## START
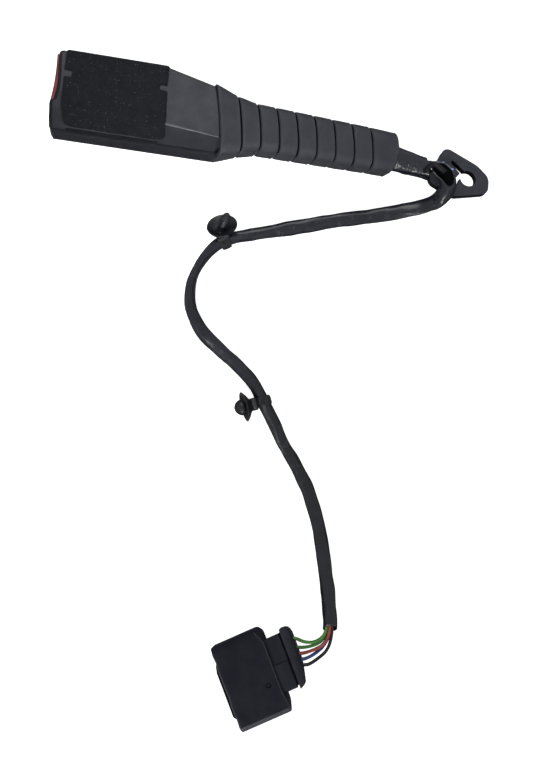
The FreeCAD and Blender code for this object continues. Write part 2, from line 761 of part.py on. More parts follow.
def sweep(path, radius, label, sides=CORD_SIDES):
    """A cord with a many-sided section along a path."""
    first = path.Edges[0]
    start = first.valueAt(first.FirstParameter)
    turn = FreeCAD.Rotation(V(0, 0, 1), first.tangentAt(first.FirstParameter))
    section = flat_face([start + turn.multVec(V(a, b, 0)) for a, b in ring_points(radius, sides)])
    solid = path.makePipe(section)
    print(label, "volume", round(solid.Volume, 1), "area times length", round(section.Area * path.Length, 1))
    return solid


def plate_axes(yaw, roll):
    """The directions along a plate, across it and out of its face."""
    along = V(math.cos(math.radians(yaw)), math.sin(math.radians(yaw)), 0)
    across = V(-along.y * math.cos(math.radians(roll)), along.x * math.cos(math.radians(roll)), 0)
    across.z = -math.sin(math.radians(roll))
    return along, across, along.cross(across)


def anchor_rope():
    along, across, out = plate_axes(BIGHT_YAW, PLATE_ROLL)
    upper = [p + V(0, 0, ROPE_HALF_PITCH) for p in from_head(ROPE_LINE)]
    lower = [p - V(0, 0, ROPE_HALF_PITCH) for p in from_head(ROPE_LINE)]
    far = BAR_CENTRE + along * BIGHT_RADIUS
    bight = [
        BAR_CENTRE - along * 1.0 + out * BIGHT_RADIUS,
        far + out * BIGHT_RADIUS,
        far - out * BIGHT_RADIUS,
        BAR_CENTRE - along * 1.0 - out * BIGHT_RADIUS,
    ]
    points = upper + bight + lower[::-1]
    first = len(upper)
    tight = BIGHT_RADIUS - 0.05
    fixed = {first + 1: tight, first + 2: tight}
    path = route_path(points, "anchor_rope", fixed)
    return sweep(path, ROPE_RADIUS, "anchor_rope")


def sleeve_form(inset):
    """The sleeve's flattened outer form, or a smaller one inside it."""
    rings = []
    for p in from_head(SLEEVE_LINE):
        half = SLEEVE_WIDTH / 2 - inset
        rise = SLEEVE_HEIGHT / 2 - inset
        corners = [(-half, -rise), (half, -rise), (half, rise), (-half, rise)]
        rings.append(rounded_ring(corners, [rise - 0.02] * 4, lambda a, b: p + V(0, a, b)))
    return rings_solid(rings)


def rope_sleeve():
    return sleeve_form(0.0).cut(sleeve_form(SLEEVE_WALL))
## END
# [Exercise brief]
Print only the lines that run from the start of the listing to the line bearing "return along, across, along.cross(across)"; please keep the first line and that last one, exactly as they appear.

# [Answer to this exercise]
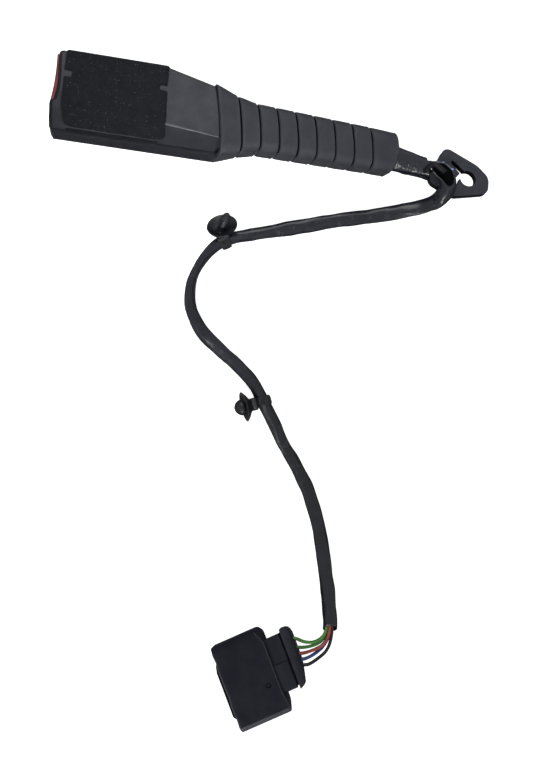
The FreeCAD and Blender code for this object continues. Write part 2, from line 761 of part.py on. More parts follow.
def sweep(path, radius, label, sides=CORD_SIDES):
    """A cord with a many-sided section along a path."""
    first = path.Edges[0]
    start = first.valueAt(first.FirstParameter)
    turn = FreeCAD.Rotation(V(0, 0, 1), first.tangentAt(first.FirstParameter))
    section = flat_face([start + turn.multVec(V(a, b, 0)) for a, b in ring_points(radius, sides)])
    solid = path.makePipe(section)
    print(label, "volume", round(solid.Volume, 1), "area times length", round(section.Area * path.Length, 1))
    return solid


def plate_axes(yaw, roll):
    """The directions along a plate, across it and out of its face."""
    along = V(math.cos(math.radians(yaw)), math.sin(math.radians(yaw)), 0)
    across = V(-along.y * math.cos(math.radians(roll)), along.x * math.cos(math.radians(roll)), 0)
    across.z = -math.sin(math.radians(roll))
    return along, across, along.cross(across)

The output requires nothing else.